INFORMATION PROVIDED ->
---+---

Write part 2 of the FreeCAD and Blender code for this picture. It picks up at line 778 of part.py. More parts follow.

---+---

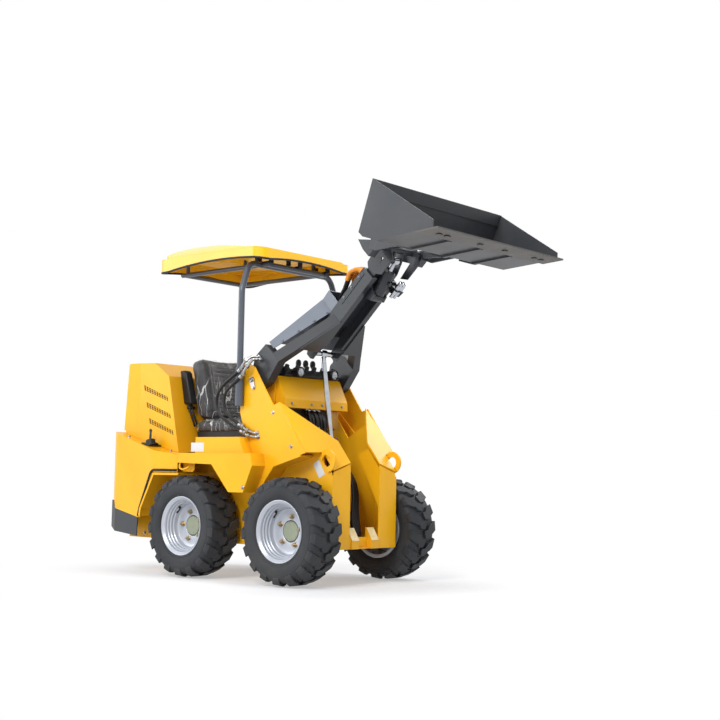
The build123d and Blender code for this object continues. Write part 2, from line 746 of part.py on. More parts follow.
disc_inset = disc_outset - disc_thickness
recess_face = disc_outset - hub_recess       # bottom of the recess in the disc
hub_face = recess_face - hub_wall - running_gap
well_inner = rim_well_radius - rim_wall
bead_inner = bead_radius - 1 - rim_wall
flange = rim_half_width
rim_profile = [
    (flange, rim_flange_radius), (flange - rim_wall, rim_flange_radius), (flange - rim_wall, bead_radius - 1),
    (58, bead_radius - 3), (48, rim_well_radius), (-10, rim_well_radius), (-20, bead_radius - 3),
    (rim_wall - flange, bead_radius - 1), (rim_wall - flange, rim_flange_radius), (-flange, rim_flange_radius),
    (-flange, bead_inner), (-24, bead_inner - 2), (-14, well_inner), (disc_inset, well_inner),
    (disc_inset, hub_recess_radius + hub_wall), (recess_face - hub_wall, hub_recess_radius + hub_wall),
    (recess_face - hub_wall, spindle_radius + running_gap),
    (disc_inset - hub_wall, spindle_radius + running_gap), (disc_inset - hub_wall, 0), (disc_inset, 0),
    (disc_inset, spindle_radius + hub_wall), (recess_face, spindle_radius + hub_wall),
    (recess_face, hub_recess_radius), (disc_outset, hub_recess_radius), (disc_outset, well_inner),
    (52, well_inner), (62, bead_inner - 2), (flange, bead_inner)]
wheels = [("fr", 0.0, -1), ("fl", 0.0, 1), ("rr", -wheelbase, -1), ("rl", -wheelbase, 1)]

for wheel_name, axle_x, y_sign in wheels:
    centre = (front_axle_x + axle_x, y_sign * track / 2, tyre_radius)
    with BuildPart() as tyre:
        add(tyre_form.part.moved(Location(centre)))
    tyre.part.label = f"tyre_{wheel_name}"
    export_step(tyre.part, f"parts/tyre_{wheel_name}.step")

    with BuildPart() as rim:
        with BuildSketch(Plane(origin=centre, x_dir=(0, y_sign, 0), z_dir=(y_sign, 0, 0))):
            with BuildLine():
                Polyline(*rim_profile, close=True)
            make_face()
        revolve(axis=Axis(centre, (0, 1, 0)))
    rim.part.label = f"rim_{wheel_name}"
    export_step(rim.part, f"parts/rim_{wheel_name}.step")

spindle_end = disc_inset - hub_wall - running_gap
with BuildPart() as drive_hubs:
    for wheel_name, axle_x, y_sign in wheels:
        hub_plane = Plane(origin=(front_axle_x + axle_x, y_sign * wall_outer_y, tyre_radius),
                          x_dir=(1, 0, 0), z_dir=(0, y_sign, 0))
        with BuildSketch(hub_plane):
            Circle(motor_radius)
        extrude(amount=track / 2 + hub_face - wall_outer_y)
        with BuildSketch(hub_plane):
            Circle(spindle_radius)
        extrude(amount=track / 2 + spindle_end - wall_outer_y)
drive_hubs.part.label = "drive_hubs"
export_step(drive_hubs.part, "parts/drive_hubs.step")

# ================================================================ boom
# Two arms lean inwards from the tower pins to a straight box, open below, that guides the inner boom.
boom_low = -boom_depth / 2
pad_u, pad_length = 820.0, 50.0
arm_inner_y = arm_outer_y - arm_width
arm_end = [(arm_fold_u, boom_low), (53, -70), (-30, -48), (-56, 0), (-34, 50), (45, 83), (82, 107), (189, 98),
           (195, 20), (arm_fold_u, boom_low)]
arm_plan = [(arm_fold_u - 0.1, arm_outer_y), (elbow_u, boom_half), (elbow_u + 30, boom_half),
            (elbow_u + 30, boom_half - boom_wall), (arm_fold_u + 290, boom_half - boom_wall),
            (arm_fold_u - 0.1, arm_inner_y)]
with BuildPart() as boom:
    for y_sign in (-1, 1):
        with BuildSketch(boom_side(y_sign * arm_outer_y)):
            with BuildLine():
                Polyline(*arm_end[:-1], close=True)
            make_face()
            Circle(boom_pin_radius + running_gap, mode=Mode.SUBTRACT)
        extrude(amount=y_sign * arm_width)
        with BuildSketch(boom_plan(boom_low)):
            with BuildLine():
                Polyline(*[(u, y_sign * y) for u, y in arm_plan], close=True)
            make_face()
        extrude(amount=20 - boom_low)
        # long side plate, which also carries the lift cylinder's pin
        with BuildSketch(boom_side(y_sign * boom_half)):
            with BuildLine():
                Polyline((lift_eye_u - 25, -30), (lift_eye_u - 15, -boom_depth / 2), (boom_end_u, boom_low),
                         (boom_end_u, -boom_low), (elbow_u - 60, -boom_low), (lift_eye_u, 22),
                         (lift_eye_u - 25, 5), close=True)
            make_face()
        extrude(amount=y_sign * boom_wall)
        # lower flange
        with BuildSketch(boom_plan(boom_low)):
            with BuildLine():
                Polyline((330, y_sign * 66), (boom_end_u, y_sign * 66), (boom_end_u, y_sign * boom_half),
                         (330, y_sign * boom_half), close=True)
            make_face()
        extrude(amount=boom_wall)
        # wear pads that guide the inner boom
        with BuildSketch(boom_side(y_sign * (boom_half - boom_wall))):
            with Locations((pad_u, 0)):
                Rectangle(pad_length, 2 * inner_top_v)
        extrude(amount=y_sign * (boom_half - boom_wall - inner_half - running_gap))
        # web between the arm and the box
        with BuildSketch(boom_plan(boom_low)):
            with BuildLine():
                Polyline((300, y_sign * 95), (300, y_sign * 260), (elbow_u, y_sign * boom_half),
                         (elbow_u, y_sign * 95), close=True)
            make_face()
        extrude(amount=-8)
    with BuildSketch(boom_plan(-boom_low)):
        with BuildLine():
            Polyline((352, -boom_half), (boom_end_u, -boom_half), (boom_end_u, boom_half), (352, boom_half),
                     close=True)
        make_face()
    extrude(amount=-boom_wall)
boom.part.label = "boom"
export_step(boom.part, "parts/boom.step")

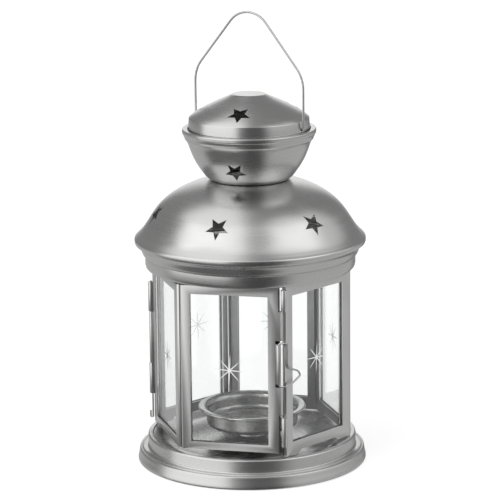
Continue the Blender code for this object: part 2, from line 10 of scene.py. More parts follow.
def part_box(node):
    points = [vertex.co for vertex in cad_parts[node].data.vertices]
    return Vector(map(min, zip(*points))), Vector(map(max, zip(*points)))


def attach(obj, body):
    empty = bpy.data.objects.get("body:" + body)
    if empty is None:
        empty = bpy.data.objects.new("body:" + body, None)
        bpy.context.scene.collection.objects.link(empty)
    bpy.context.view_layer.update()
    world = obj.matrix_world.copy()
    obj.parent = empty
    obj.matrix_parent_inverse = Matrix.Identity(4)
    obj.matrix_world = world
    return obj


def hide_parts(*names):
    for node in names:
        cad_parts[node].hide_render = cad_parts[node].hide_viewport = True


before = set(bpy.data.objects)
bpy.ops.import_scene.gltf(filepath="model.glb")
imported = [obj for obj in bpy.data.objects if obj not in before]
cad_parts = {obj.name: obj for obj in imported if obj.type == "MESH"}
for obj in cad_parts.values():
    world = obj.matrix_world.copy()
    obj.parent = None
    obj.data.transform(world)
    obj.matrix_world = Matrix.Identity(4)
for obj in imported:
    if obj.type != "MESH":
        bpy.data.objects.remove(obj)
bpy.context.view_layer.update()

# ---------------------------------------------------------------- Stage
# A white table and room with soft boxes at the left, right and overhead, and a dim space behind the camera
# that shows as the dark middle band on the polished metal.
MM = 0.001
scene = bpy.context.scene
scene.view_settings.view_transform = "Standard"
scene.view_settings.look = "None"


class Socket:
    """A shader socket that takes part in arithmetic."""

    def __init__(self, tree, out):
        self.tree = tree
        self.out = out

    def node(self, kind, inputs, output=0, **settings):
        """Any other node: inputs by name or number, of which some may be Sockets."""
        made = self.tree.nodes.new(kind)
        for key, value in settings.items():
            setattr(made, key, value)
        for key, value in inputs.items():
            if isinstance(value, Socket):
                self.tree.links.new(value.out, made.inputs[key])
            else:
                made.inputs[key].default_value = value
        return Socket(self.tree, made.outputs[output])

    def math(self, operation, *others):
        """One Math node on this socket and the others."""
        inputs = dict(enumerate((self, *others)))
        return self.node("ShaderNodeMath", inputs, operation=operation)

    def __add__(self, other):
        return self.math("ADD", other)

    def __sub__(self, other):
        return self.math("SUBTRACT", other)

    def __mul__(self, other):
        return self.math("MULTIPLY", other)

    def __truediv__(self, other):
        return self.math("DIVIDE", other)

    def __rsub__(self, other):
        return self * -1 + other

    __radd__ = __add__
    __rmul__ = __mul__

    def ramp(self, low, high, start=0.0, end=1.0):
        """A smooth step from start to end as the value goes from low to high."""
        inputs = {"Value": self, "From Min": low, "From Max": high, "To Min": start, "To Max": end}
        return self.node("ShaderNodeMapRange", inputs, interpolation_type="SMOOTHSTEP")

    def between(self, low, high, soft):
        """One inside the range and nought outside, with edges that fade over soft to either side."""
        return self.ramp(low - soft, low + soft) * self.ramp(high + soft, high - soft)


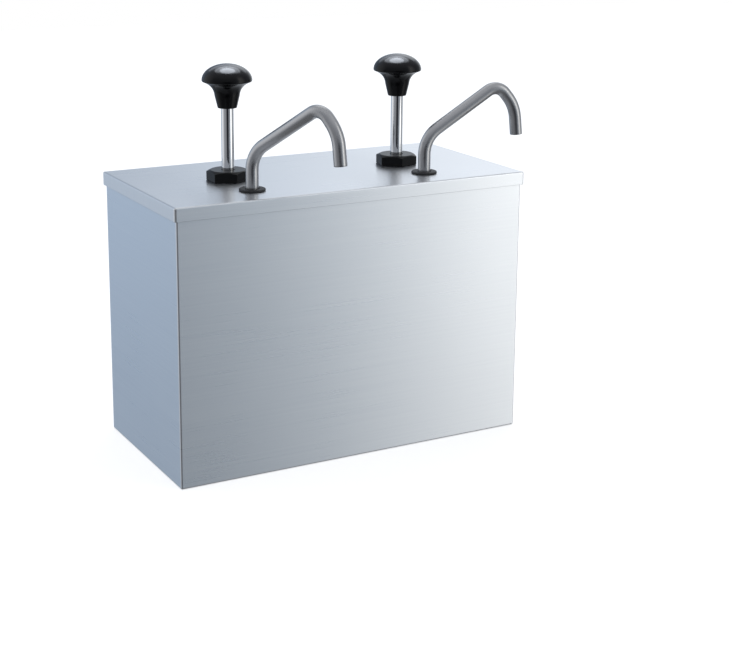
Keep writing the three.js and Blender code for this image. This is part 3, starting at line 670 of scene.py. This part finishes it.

---+---

TASK OBJECTIVE -> The lines to quote run from the one containing "if empty is" to the one containing "obj.parent = empty". Quote them exactly, with both of those lines, and nothing else.

TASK RESULT ->
    if empty is None:
        empty = bpy.data.objects.new("body:" + body, None)
        bpy.context.scene.collection.objects.link(empty)
    bpy.context.view_layer.update()
    world = obj.matrix_world.copy()
    obj.parent = empty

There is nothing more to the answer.